= Tiraspol Agreement =

1941 treaty between Nazi Germany and Romania on Transnistria

Romanian territory in May 1942

The Tiraspol Agreement (Acordul de la Tiraspol; Tiraspoler Abkommen) was an agreement between Nazi Germany and Romania signed on 19 August 1941 in the city of Tiraspol (now in Moldova, under Transnistrian control) regarding the Romanian administration of the region of Transnistria, which became the Transnistria Governorate. It fell under the rule of Gheorghe Alexianu, under immediate subordination of Ion Antonescu, the Conducător (leader) of Romania. It was signed during World War II, while the Axis invasion of the Soviet Union was taking place. The Tighina Agreement in which specific issues of the region were discussed entered in force shortly after, on 30 August.

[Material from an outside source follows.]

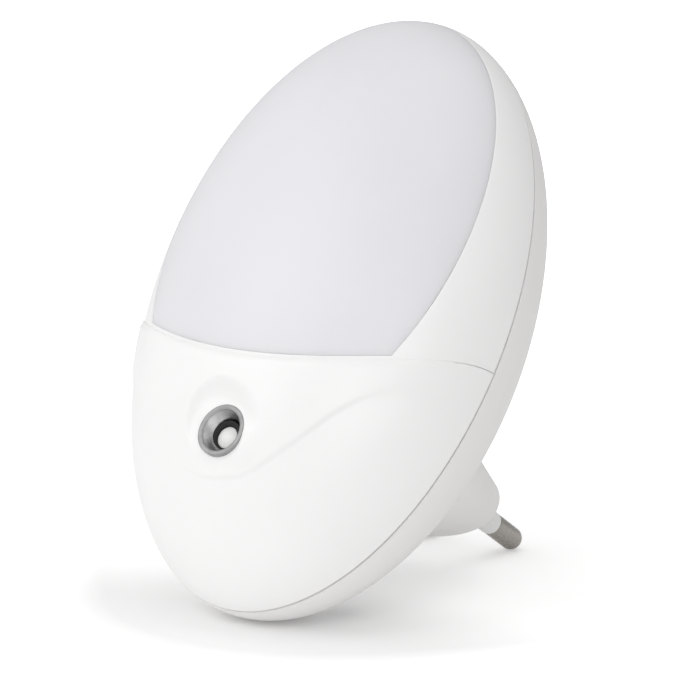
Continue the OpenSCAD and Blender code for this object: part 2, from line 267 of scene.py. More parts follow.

The agreement allowed full Romanian control over the territory between the Dniester and Southern Bug rivers, with the exception of the city of Odesa. The latter was ceded to Romania with some privileges for Germany in the Tighina Agreement.

Afterwards, Transnistria became the destination of many Jews from the recently recovered Romanian regions of Northern Bukovina and Bessarabia. Antonescu planned to colonize Transnistria with Romanian settlers once the invasion of the Soviet Union and the extermination of the Jewish and Romani population in the region was completed to formally annex it.